O acesso à cultura e à informação está tão facilitado que já não é mais possível viver uma única vida para dar conta daquilo que a tecnologia nos serve de bandeja. Podemos assistir a qualquer filme (lançamento ou clássico), podemos obter qualquer disco ou música específica, podemos ler nossas revistas preferidas pela internet, podemos assistir a fatos históricos em tempo real, podemos cada vez mais tudo e, se nos deixarmos engolfar por essa onda de possibilidades, perceberemos rapidamente que não temos condições de dar conta de tudo o que gostaríamos de consumir e de fazer, pois não haverá tempo hábil.
Frente a esse quadro, temos duas opções: frustrarmo-nos à medida em que tentamos equilibrar consumo com tempo (e retroalimentarmos assim indefinidamente nossa frustração) ou resignarmo-nos a adotar uma postura lúcida frente à situação, resgatando para nós mesmos o controle e o comando sobre o que fazermos com o tempo que temos, criando prioridades, separando joio de trigo, voltando a respirar. É para esse segundo grupo, penso eu, que os livros continuam e continuarão a ser objetos que apresentam significado e valor, permanecerão estabelecendo diálogo e prosseguirão mantendo o status de mídia cobiçável. Só não sei por quanto tempo ainda.
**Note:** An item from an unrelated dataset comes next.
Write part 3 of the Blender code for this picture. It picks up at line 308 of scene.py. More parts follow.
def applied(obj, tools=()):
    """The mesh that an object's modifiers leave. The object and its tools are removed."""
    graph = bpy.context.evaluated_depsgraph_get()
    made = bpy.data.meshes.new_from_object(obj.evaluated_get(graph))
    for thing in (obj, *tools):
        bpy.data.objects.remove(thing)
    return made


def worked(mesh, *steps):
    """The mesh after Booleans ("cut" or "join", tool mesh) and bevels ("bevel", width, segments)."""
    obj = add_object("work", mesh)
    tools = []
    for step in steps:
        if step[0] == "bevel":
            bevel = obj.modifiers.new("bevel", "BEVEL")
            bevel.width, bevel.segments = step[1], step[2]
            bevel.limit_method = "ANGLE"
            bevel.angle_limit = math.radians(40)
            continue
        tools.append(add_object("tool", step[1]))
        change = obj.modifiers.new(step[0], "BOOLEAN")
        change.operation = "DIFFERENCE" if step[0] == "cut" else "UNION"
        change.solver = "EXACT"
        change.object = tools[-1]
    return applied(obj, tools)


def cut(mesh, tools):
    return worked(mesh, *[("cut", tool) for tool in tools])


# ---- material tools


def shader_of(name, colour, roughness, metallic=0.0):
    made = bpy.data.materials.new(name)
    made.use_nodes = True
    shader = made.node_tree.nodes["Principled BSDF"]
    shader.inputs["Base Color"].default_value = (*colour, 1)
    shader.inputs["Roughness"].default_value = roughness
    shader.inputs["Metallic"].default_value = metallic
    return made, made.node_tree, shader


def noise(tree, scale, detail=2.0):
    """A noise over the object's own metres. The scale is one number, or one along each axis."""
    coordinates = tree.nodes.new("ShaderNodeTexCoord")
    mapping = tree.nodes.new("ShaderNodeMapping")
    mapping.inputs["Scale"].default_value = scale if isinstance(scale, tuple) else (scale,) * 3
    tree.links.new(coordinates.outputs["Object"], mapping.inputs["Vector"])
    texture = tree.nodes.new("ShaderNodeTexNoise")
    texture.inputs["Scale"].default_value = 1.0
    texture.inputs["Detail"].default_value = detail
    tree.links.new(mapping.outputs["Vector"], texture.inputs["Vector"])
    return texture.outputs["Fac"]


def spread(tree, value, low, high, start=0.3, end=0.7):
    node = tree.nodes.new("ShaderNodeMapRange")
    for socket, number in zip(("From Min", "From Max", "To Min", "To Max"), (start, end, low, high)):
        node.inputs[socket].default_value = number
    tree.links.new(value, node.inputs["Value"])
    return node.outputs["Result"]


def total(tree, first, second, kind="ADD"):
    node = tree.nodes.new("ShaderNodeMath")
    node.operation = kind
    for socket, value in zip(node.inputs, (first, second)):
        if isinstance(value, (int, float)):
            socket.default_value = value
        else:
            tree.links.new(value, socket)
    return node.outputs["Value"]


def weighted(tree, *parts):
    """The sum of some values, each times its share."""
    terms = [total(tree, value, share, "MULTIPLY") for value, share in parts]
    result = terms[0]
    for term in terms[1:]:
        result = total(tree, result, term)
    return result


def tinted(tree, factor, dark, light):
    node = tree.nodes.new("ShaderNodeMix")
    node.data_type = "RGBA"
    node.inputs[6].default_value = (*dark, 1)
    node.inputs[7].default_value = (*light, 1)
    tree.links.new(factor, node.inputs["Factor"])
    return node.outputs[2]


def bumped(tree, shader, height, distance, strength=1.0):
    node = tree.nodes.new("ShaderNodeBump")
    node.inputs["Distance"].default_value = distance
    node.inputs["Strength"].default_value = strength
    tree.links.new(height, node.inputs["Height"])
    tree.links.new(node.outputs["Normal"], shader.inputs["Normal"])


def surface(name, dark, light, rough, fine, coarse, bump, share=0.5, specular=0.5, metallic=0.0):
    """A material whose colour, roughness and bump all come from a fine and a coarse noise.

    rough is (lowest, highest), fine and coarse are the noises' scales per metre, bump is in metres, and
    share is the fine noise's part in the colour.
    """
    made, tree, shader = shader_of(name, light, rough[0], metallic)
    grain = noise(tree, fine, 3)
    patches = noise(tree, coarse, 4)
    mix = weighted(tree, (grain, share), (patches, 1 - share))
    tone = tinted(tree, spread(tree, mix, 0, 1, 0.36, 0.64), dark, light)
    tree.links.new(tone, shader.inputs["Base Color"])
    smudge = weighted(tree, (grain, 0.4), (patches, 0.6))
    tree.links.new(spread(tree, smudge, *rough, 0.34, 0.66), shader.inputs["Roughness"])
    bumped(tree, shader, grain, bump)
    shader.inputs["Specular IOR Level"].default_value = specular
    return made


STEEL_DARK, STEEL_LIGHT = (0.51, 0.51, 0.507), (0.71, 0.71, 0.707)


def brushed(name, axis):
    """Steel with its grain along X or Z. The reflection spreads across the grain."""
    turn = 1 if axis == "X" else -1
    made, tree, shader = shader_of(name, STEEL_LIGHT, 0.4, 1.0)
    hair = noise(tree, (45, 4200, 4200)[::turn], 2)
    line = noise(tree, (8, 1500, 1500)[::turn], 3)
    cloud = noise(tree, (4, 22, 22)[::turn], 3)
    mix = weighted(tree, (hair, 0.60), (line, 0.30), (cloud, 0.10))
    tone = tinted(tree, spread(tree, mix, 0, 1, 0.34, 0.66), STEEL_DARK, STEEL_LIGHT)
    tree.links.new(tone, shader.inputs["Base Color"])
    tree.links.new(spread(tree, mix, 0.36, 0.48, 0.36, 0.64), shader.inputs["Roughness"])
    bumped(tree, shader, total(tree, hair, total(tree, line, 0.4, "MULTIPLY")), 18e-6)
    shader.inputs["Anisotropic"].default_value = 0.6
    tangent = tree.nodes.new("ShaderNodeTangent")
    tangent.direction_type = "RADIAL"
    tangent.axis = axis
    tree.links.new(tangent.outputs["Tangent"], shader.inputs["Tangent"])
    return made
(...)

O gênio literário francês Marcel Proust protagonizou um resgate milimétrico da memória ao empreender a compilação de sua obra-prima “Em Busca do Tempo Perdido”, no nascer do século XX, texto que atravessa as gerações encantando os cada vez mais raros leitores que se aventuram pelas saborosas páginas dos sete volumes da saga psicológica ali retratada. Creio que o desafio que nossa raça de leitores (ameaçada pelo risco iminente de extinção) enfrenta nesse alvorecer do século XXI é justamente encontrarmos meios de resgatar o tempo não ainda perdido, mas esse que parece passar voando por entre nossas próprias biografias, domesticando-o, domando-o, desacelerando-o em favor da retomada da sensação de sabor de viver. Quero crer que um aliado crucial para esse processo é o livro.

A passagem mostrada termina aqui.